Petit-fils du célèbre poète et critique Reza Qouli Khan Hedayat, Sadegh naquit à Téhéran le 17 février 1903. Il n'y a que peu à dire de sa vie extérieure. Son indépendance intellectuelle, sa modestie, sa pureté d'âme lui ont fait choisir en effet l'existence effacée et les souffrances d'un être d'élite qui se refuse aux compromis. Sa grande douceur de coeur, un esprit toujours prompt à saisir le ridicule des choses, son indulgence aussi pour ceux qu'il aimait, tempéraient seuls son mépris de ce monde.
Formé à la lecture des maîtres modernes de l'Europe, mais également pénétré d'un profond amour pour le folklore et les traditions de sa patrie, S. Hedayat a cherché son inspiration auprès du peuple de l'Iran. Cependant, la passion avec laquelle l'écrivain s'est penché sur les religions de la Perse antique et sur les superstitions et les pratiques de magie populaire qui en dérivent, a éveillé aussi chez lui le goût de l'insolite et, bien souvent, il écarte les étroites barrières de la réalité, pour laisser le merveilleux envahir la vie de ses personnages : l'action d'un roman comme La Chouette aveugle se situe très loin de l'espace et du temps ordinaires.

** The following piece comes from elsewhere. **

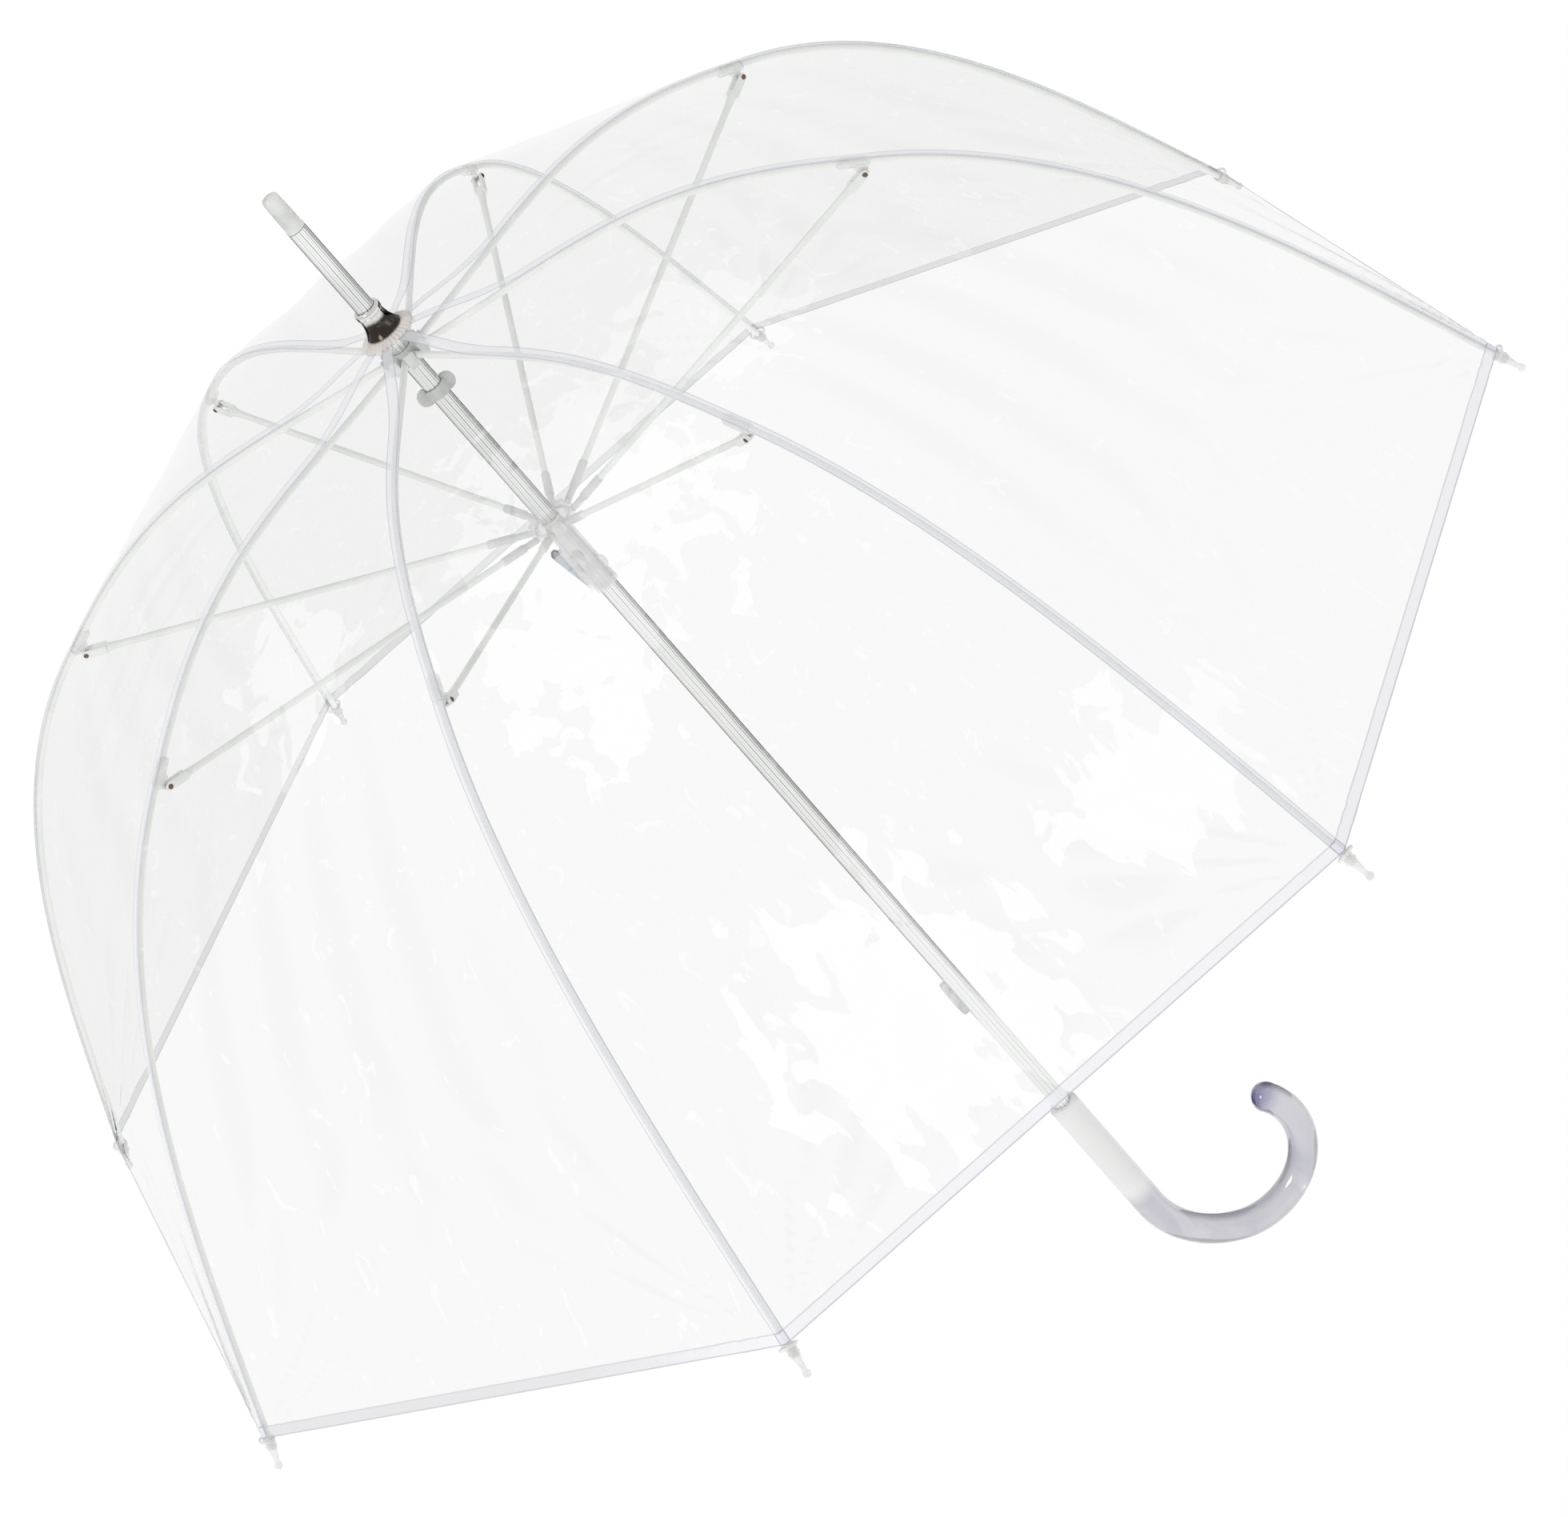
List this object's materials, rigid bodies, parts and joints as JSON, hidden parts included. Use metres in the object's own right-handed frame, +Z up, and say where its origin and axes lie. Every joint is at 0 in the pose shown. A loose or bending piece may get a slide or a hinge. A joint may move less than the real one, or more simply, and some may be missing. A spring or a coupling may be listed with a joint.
{
  "type": "stick umbrella",
  "caption": "Open clear dome umbrella with curved ribs and stretchers on a fluted shaft, an automatic runner, a release button and a crook handle.",
  "frame": {"origin": "on the shaft's axis, in the middle of the handle's straight grip", "axes": "+Z up along the shaft towards the ferrule, +X towards the side that the crook turns to, +Y by the right-hand rule"},
  "size_m": [0.7922, 0.7922, 0.8264],
  "materials": {
    "shaft": "fluted drawn aluminium tube, polished",
    "ferrule": "clear moulded plastic",
    "crown_cup": "dark polished chrome",
    "rosette": "clear pleated film, faintly pink",
    "notch": "white moulded plastic",
    "hinge_wire": "galvanised wire",
    "upper_rib": "pale glass-fibre rod",
    "lower_rib": "pale glass-fibre rod",
    "bracket": "milky translucent plastic",
    "stretcher": "pale glass-fibre rod with a moulded fork",
    "tip": "milky translucent plastic",
    "canopy_film": "clear soft film",
    "stop_collar": "milky translucent plastic",
    "runner": "milky translucent plastic",
    "spring": "spring steel wire",
    "button": "clear moulded plastic",
    "handle": "clear moulded acrylic, faintly lavender"
  },
  "bodies": {
    "shaft": {"shaft_tube": "shaft", "ferrule_cap": "ferrule", "crown_cup": "crown_cup", "crown_rosette": "rosette", "top_notch": "notch", "notch_wire": "hinge_wire", "stop_collar": "stop_collar", "drive_spring": "spring", "handle": "handle", "canopy_gore_1": "canopy_film", "canopy_gore_2": "canopy_film", "canopy_gore_3": "canopy_film", "canopy_gore_4": "canopy_film", "canopy_gore_5": "canopy_film", "canopy_gore_6": "canopy_film", "canopy_gore_7": "canopy_film", "canopy_gore_8": "canopy_film"},
    "runner": {"runner": "runner", "runner_wire": "hinge_wire"},
    "button": {"release_button": "button"},
    "rib_1": {"upper_rib_1": "upper_rib", "joint_bracket_1": "bracket"},
    "rib_end_1": {"lower_rib_1": "lower_rib", "tip_cap_1": "tip"},
    "strut_1": {"stretcher_1": "stretcher"},
    "rib_2": {"upper_rib_2": "upper_rib", "joint_bracket_2": "bracket"},
    "rib_end_2": {"lower_rib_2": "lower_rib", "tip_cap_2": "tip"},
    "strut_2": {"stretcher_2": "stretcher"},
    "rib_3": {"upper_rib_3": "upper_rib", "joint_bracket_3": "bracket"},
    "rib_end_3": {"lower_rib_3": "lower_rib", "tip_cap_3": "tip"},
    "strut_3": {"stretcher_3": "stretcher"},
    "rib_4": {"upper_rib_4": "upper_rib", "joint_bracket_4": "bracket"},
    "rib_end_4": {"lower_rib_4": "lower_rib", "tip_cap_4": "tip"},
    "strut_4": {"stretcher_4": "stretcher"},
    "rib_5": {"upper_rib_5": "upper_rib", "joint_bracket_5": "bracket"},
    "rib_end_5": {"lower_rib_5": "lower_rib", "tip_cap_5": "tip"},
    "strut_5": {"stretcher_5": "stretcher"},
    "rib_6": {"upper_rib_6": "upper_rib", "joint_bracket_6": "bracket"},
    "rib_end_6": {"lower_rib_6": "lower_rib", "tip_cap_6": "tip"},
    "strut_6": {"stretcher_6": "stretcher"},
    "rib_7": {"upper_rib_7": "upper_rib", "joint_bracket_7": "bracket"},
    "rib_end_7": {"lower_rib_7": "lower_rib", "tip_cap_7": "tip"},
    "strut_7": {"stretcher_7": "stretcher"},
    "rib_8": {"upper_rib_8": "upper_rib", "joint_bracket_8": "bracket"},
    "rib_end_8": {"lower_rib_8": "lower_rib", "tip_cap_8": "tip"},
    "strut_8": {"stretcher_8": "stretcher"}
  },
  "joints": [
    {"name": "runner_slide", "type": "slide", "parent": "shaft", "child": "runner", "axis": [0, 0, -1], "range_m": [0, 0.3409], "stiffness_N_per_m": 40, "springref_m": -0.35, "deforming": ["drive_spring", "canopy_gore_1", "canopy_gore_2", "canopy_gore_3", "canopy_gore_4", "canopy_gore_5", "canopy_gore_6", "canopy_gore_7", "canopy_gore_8"]},
    {"name": "button_press", "type": "slide", "parent": "shaft", "child": "button", "axis": [1, 0, 0], "range_m": [0, 0.0015], "stiffness_N_per_m": 800, "springref_m": -0.001},
    {"name": "rib_1_fold", "type": "hinge", "parent": "shaft", "child": "rib_1", "pos_m": [0.00924, 0.00383, 0.613], "axis": [-0.3827, 0.9239, 0], "range_deg": [0, 76.92]},
    {"name": "rib_1_flex", "type": "hinge", "parent": "rib_1", "child": "rib_end_1", "pos_m": [0.22075, 0.09144, 0.57082], "axis": [-0.3827, 0.9239, 0], "range_deg": [-41.8, 0]},
    {"name": "strut_1_swing", "type": "hinge", "parent": "rib_1", "child": "strut_1", "pos_m": [0.21442, 0.08882, 0.56775], "axis": [-0.3827, 0.9239, 0], "range_deg": [-148.03, 0]},
    {"name": "rib_2_fold", "type": "hinge", "parent": "shaft", "child": "rib_2", "pos_m": [0.00383, 0.00924, 0.613], "axis": [-0.9239, 0.3827, 0], "range_deg": [0, 76.92]},
    {"name": "rib_2_flex", "type": "hinge", "parent": "rib_2", "child": "rib_end_2", "pos_m": [0.09144, 0.22075, 0.57082], "axis": [-0.9239, 0.3827, 0], "range_deg": [-41.8, 0]},
    {"name": "strut_2_swing", "type": "hinge", "parent": "rib_2", "child": "strut_2", "pos_m": [0.08882, 0.21442, 0.56775], "axis": [-0.9239, 0.3827, 0], "range_deg": [-148.03, 0]},
    {"name": "rib_3_fold", "type": "hinge", "parent": "shaft", "child": "rib_3", "pos_m": [-0.00383, 0.00924, 0.613], "axis": [-0.9239, -0.3827, 0], "range_deg": [0, 76.92]},
    {"name": "rib_3_flex", "type": "hinge", "parent": "rib_3", "child": "rib_end_3", "pos_m": [-0.09144, 0.22075, 0.57082], "axis": [-0.9239, -0.3827, 0], "range_deg": [-41.8, 0]},
    {"name": "strut_3_swing", "type": "hinge", "parent": "rib_3", "child": "strut_3", "pos_m": [-0.08882, 0.21442, 0.56775], "axis": [-0.9239, -0.3827, 0], "range_deg": [-148.03, 0]},
    {"name": "rib_4_fold", "type": "hinge", "parent": "shaft", "child": "rib_4", "pos_m": [-0.00924, 0.00383, 0.613], "axis": [-0.3827, -0.9239, 0], "range_deg": [0, 76.92]},
    {"name": "rib_4_flex", "type": "hinge", "parent": "rib_4", "child": "rib_end_4", "pos_m": [-0.22075, 0.09144, 0.57082], "axis": [-0.3827, -0.9239, 0], "range_deg": [-41.8, 0]},
    {"name": "strut_4_swing", "type": "hinge", "parent": "rib_4", "child": "strut_4", "pos_m": [-0.21442, 0.08882, 0.56775], "axis": [-0.3827, -0.9239, 0], "range_deg": [-148.03, 0]},
    {"name": "rib_5_fold", "type": "hinge", "parent": "shaft", "child": "rib_5", "pos_m": [-0.00924, -0.00383, 0.613], "axis": [0.3827, -0.9239, 0], "range_deg": [0, 76.92]},
    {"name": "rib_5_flex", "type": "hinge", "parent": "rib_5", "child": "rib_end_5", "pos_m": [-0.22075, -0.09144, 0.57082], "axis": [0.3827, -0.9239, 0], "range_deg": [-41.8, 0]},
    {"name": "strut_5_swing", "type": "hinge", "parent": "rib_5", "child": "strut_5", "pos_m": [-0.21442, -0.08882, 0.56775], "axis": [0.3827, -0.9239, 0], "range_deg": [-148.03, 0]},
    {"name": "rib_6_fold", "type": "hinge", "parent": "shaft", "child": "rib_6", "pos_m": [-0.00383, -0.00924, 0.613], "axis": [0.9239, -0.3827, 0], "range_deg": [0, 76.92]},
    {"name": "rib_6_flex", "type": "hinge", "parent": "rib_6", "child": "rib_end_6", "pos_m": [-0.09144, -0.22075, 0.57082], "axis": [0.9239, -0.3827, 0], "range_deg": [-41.8, 0]},
    {"name": "strut_6_swing", "type": "hinge", "parent": "rib_6", "child": "strut_6", "pos_m": [-0.08882, -0.21442, 0.56775], "axis": [0.9239, -0.3827, 0], "range_deg": [-148.03, 0]},
    {"name": "rib_7_fold", "type": "hinge", "parent": "shaft", "child": "rib_7", "pos_m": [0.00383, -0.00924, 0.613], "axis": [0.9239, 0.3827, 0], "range_deg": [0, 76.92]},
    {"name": "rib_7_flex", "type": "hinge", "parent": "rib_7", "child": "rib_end_7", "pos_m": [0.09144, -0.22075, 0.57082], "axis": [0.9239, 0.3827, 0], "range_deg": [-41.8, 0]},
    {"name": "strut_7_swing", "type": "hinge", "parent": "rib_7", "child": "strut_7", "pos_m": [0.08882, -0.21442, 0.56775], "axis": [0.9239, 0.3827, 0], "range_deg": [-148.03, 0]},
    {"name": "rib_8_fold", "type": "hinge", "parent": "shaft", "child": "rib_8", "pos_m": [0.00924, -0.00383, 0.613], "axis": [0.3827, 0.9239, 0], "range_deg": [0, 76.92]},
    {"name": "rib_8_flex", "type": "hinge", "parent": "rib_8", "child": "rib_end_8", "pos_m": [0.22075, -0.09144, 0.57082], "axis": [0.3827, 0.9239, 0], "range_deg": [-41.8, 0]},
    {"name": "strut_8_swing", "type": "hinge", "parent": "rib_8", "child": "strut_8", "pos_m": [0.21442, -0.08882, 0.56775], "axis": [0.3827, 0.9239, 0], "range_deg": [-148.03, 0]}
  ],
  "couplings": [
    {"joint": "rib_1_fold", "follows": "runner_slide", "rad_per_m": 3.9383},
    {"joint": "rib_1_flex", "follows": "runner_slide", "rad_per_m": -2.1401},
    {"joint": "strut_1_swing", "follows": "runner_slide", "rad_per_m": -7.579},
    {"joint": "rib_2_fold", "follows": "runner_slide", "rad_per_m": 3.9383},
    {"joint": "rib_2_flex", "follows": "runner_slide", "rad_per_m": -2.1401},
    {"joint": "strut_2_swing", "follows": "runner_slide", "rad_per_m": -7.579},
    {"joint": "rib_3_fold", "follows": "runner_slide", "rad_per_m": 3.9383},
    {"joint": "rib_3_flex", "follows": "runner_slide", "rad_per_m": -2.1401},
    {"joint": "strut_3_swing", "follows": "runner_slide", "rad_per_m": -7.579},
    {"joint": "rib_4_fold", "follows": "runner_slide", "rad_per_m": 3.9383},
    {"joint": "rib_4_flex", "follows": "runner_slide", "rad_per_m": -2.1401},
    {"joint": "strut_4_swing", "follows": "runner_slide", "rad_per_m": -7.579},
    {"joint": "rib_5_fold", "follows": "runner_slide", "rad_per_m": 3.9383},
    {"joint": "rib_5_flex", "follows": "runner_slide", "rad_per_m": -2.1401},
    {"joint": "strut_5_swing", "follows": "runner_slide", "rad_per_m": -7.579},
    {"joint": "rib_6_fold", "follows": "runner_slide", "rad_per_m": 3.9383},
    {"joint": "rib_6_flex", "follows": "runner_slide", "rad_per_m": -2.1401},
    {"joint": "strut_6_swing", "follows": "runner_slide", "rad_per_m": -7.579},
    {"joint": "rib_7_fold", "follows": "runner_slide", "rad_per_m": 3.9383},
    {"joint": "rib_7_flex", "follows": "runner_slide", "rad_per_m": -2.1401},
    {"joint": "strut_7_swing", "follows": "runner_slide", "rad_per_m": -7.579},
    {"joint": "rib_8_fold", "follows": "runner_slide", "rad_per_m": 3.9383},
    {"joint": "rib_8_flex", "follows": "runner_slide", "rad_per_m": -2.1401},
    {"joint": "strut_8_swing", "follows": "runner_slide", "rad_per_m": -7.579}
  ]
}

Comme les plus grands poètes de sa race - on songe à Omar Khayam, le seul, d'ailleurs, qu'il aimait - S. Hedayat est un pessimiste. C'est un regard désespéré qu'il promène sur le monde. Cet univers aux lois impénétrables, mais absurdes et cruelles, s'il entr'ouvre parfois devant nous ses cercles les plus fantastiques, loin de nous offir alors la promesse d'une destinée meilleure au-delà de l'existence terrestre, nous apparaît toujours baigné de la même sinistre lumière. Rien à espérer de cette vie, rien non plus d'une autre. Telle est l'obsession que l'on retrouve à chaque ligne de La Chouette aveugle.
Sadegh Hedayat s'est donné la mort à Paris, rue Championnet, le 9 avril 1950.